Le scorpion qui apparaît sur la gauche, désigné sous son nom latin – également utilisé en astrologie – de scorpio prend aussi une dimension autobiographique particulière quand on se rappelle que notre artiste est née un 29 octobre, sous le signe du scorpion ascendant scorpion ! Niki de Saint Phalle a toujours revendiqué fièrement son ascendance astrologique de Scorpion. Dans une de ses autobiographies, elle écrivait d’ailleurs "mon signe astrologique est celui du double scorpion, un signe pour vaincre les obstacles. J'appendrais à les aimer, les obstacles".

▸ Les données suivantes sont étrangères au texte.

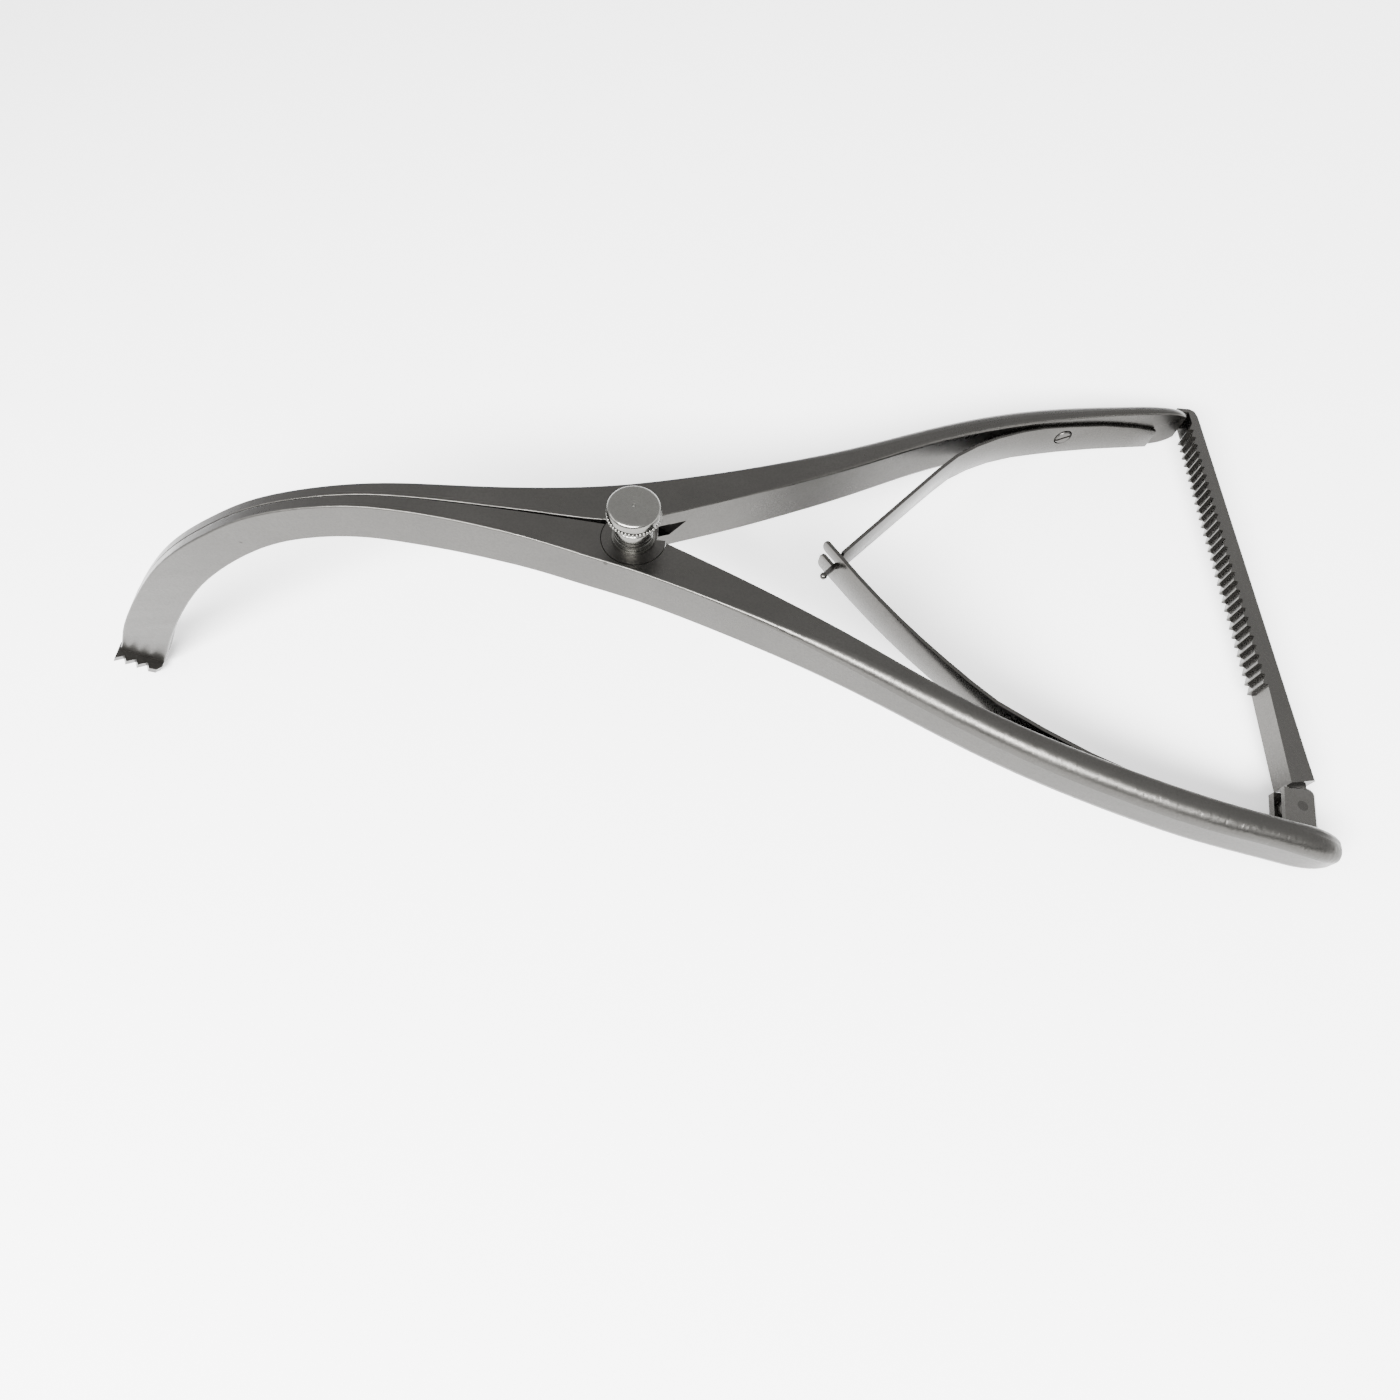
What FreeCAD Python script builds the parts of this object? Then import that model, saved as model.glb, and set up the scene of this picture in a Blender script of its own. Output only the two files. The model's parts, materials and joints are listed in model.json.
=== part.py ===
import FreeCAD, Part
import math
import os

# A ratcheted bone spreader: two arms on one pivot, leaf springs that push the handles apart,
# and a toothed bar that holds them. The model is drawn in the tool's own axes: X runs from the
# jaws (-X) to the handles (+X), Y is the way the arms open, Z is the pivot axis, z = 0 is the
# flat top of the arms, and x = y = 0 is the pivot. At the end it is laid down as it rests.

Vector = FreeCAD.Vector

# ---- driving dimensions, millimetres ----
ARM_HEIGHT = 10.0            # arm stock, along the pivot axis
PARTING_Y = 3.15             # plane where the closed arms meet
UNDERSIDE_Z = -9.9           # the handles are ground flat below
UNDERSIDE_START_X = -45.0

LAP_THIRD = 3.3              # each cheek of the lap, and its slot
LAP_CLEARANCE = 0.05
CHEEK_RADIUS = 6.1           # round end of the cheeks, about the pivot
POCKET_RADIUS = 6.25
TONGUE_RADIUS = 7.4
SLOT_RADIUS = 9.4
SLOT_RUN_OUT = 3.2             # the slot's far end slopes up over this length
CROTCH_X = 4.4               # the crotch between the two handles

FOOT_REACH = 2.8             # toothed foot, outwards from the blade
FOOT_THICKNESS = 2.2
FOOT_TOOTH_DEPTH = 1.4
FOOT_TEETH = 4
BLADE_HALF = 2.4             # thickness of one blade

SCREW_SHANK_RADIUS = 2.5
SCREW_SHANK_SHORT = 0.3      # the shank ends this far inside the underside
SCREW_HOLE_RADIUS = 2.54
SCREW_NECK_RADIUS = 3.3
SCREW_COLLAR_RADIUS = 3.75
SCREW_COLLAR_TOP = 4.3
SCREW_GROOVE_DEPTH = 0.3
SCREW_GROOVE_WIDTH = 0.35
SCREW_HEAD_RADIUS = 5.25
SCREW_HEAD_BOTTOM = 6.2
SCREW_HEAD_TOP = 9.9
SCREW_KNURLS = 44
SCREW_KNURL_DEPTH = 0.3
WASHER_THICKNESS = 0.7
WASHER_RADIUS = 4.1

SPRING_THICKNESS = 0.8
SPRING_Z = -5.0              # middle plane of the springs
SPRING_SCREW_X = 89.4
SPRING_SCREW_HEAD_RADIUS = 1.65
SPRING_SCREW_SHANK_RADIUS = 1.1
SPRING_SCREW_DEPTH = 2.6
SPRING_SLOT_WIDTH = 2.2
SPRING_TONGUE_WIDTH = 1.6
SPRING_TONGUE_REACH = 3.9
SPRING_TONGUE_BALL = 0.75
SPRING_PRONG_REACH = 2.8

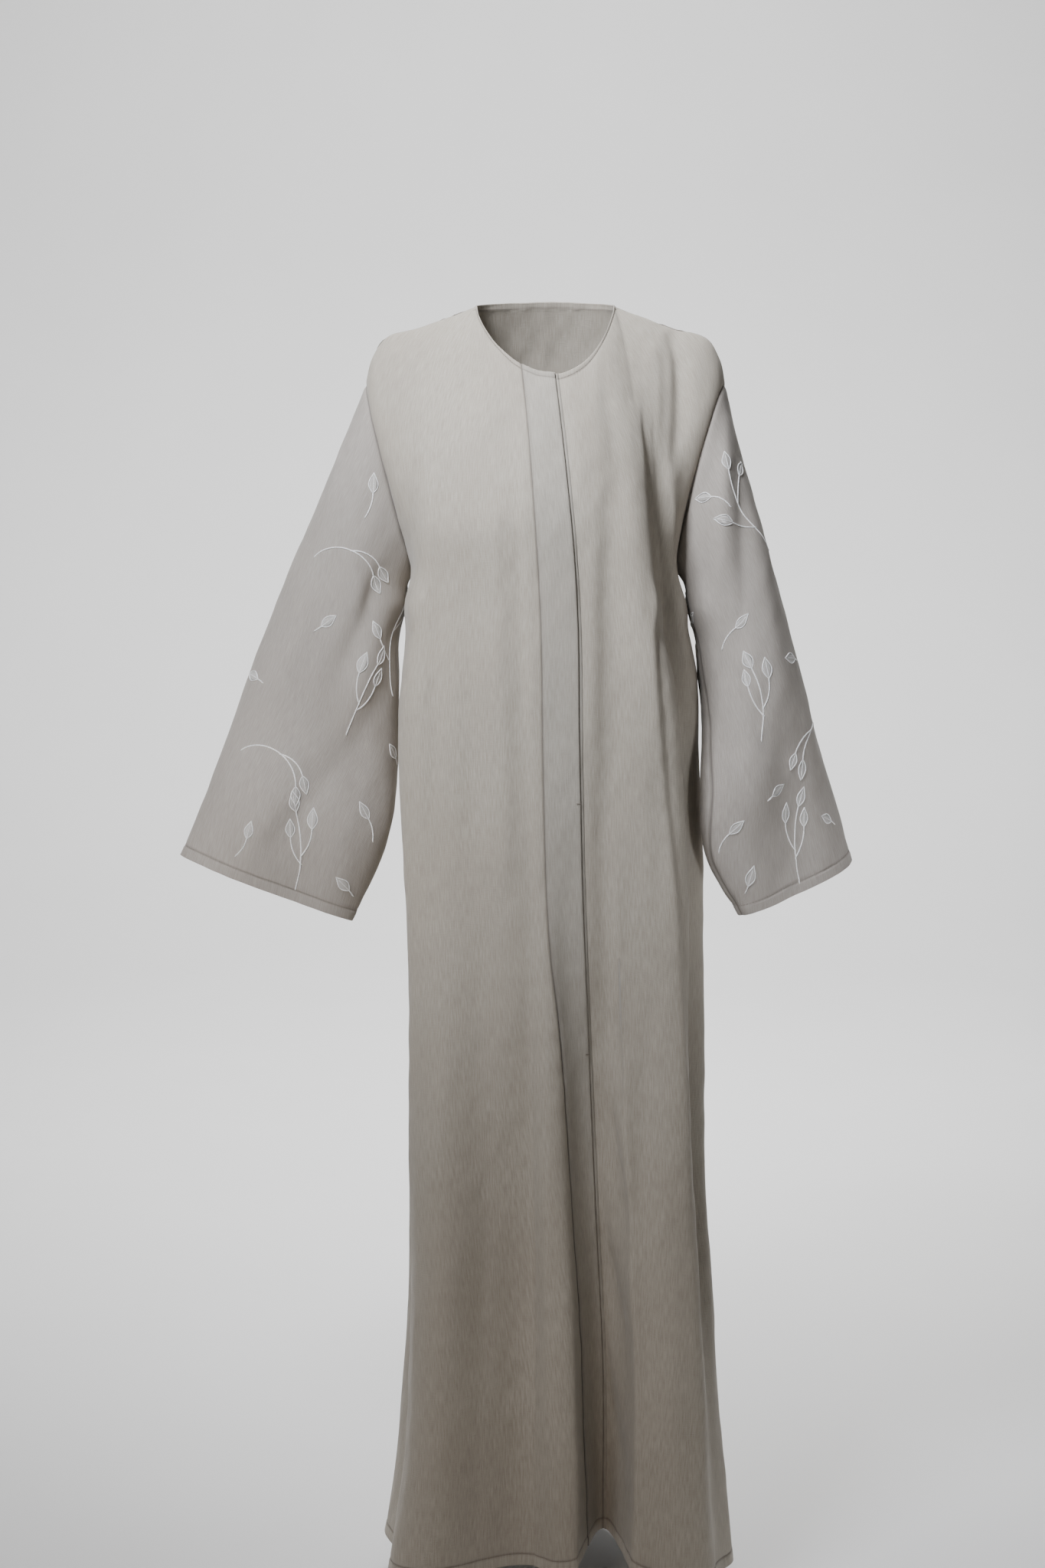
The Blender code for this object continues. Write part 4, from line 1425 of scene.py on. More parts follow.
def cloth_shell(name: str, patch: Patch, thickness: float, material: Any) -> Any:
    """Return a thin closed shell of cloth under a patch, with its flat places as a UV map.

    Args:
        name: the piece's name.
        patch: the outer surface.
        thickness: the cloth's thickness.
        material: its finish.

    Returns:
        The piece.
    """
    rows, columns = patch.points.shape[:2]
    skin = rows * columns
    inner = patch.points - thickness * patch.normals
    points = np.concatenate([patch.points.reshape(-1, 3), inner.reshape(-1, 3)])
    last = columns if patch.loop else columns - 1
    row, column = np.meshgrid(np.arange(rows - 1), np.arange(last), indexing="ij")
    row, column = row.ravel(), column.ravel()
    beside = (column + 1) % columns
    outer = np.stack([row * columns + column, row * columns + beside], axis=1)
    outer = np.concatenate([outer, outer[:, ::-1] + columns], axis=1)
    places = np.stack([[row, column], [row, column + 1], [row + 1, column + 1], [row + 1, column]], axis=0)
    flat = patch.flat[places[:, 0], places[:, 1]].transpose(1, 0, 2)
    faces = [outer, outer[:, ::-1] + skin]
    corners = [flat, flat[:, ::-1]]

    def rim(first: Array, second: Array, at: Array, to: Array) -> None:
        """Close the rim along an edge that runs first to second."""
        faces.append(np.stack([second, first, first + skin, second + skin], axis=1))
        corners.append(np.stack([to, at, at, to], axis=1))

    across = np.arange(last)
    following = (across + 1) % columns
    top = (rows - 1) * columns
    rim(across, following, patch.flat[0, across], patch.flat[0, across + 1])
    rim(following + top, across + top, patch.flat[-1, across + 1], patch.flat[-1, across])
    if not patch.loop:
        up = np.arange(rows - 1)
        end = columns - 1
        rim((up + 1) * columns, up * columns, patch.flat[up + 1, 0], patch.flat[up, 0])
        rim(up * columns + end, (up + 1) * columns + end, patch.flat[up, end], patch.flat[up + 1, end])
    piece = new_piece(name, points, np.concatenate(faces).tolist(), material)
    layer = piece.data.uv_layers.new(name=CLOTH_UV)
    layer.data.foreach_set("uv", np.concatenate(corners).reshape(-1))
    # Each point's painted seam shade goes on as an attribute for the material
    lines = piece.data.attributes.new(PAINTED_SEAM_SHADE, "FLOAT", "POINT")
    lines.data.foreach_set("value", np.tile(patch.lines.reshape(-1), 2).astype(np.float32))
    return piece


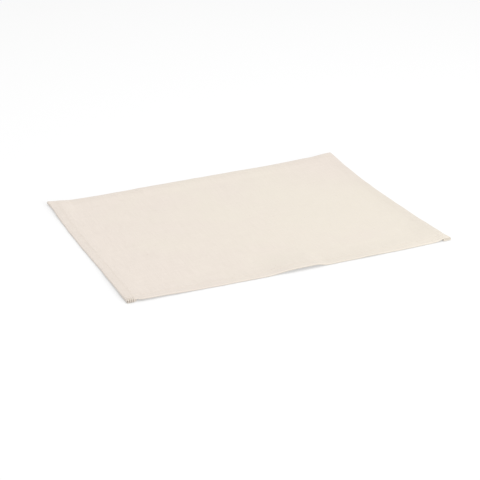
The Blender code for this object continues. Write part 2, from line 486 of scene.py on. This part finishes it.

Un dernier motif nous semble être un portrait cryptique de l’artiste, même s’il renvoie également comme le scorpion à l’univers du Nouveau Mexique : la fleur du désert (« desert flower »). Alors que sa corolle évoque la forme d’un vagin, suspendu à une frêle tige, son nom pourrait symboliser la solitude de la jeune fille abusée qui n’a personne à qui confier son lourd secret. Dans ce contexte, la phrase « j’apprends le karaté », résume sa volonté de prendre résolument sa vie en main.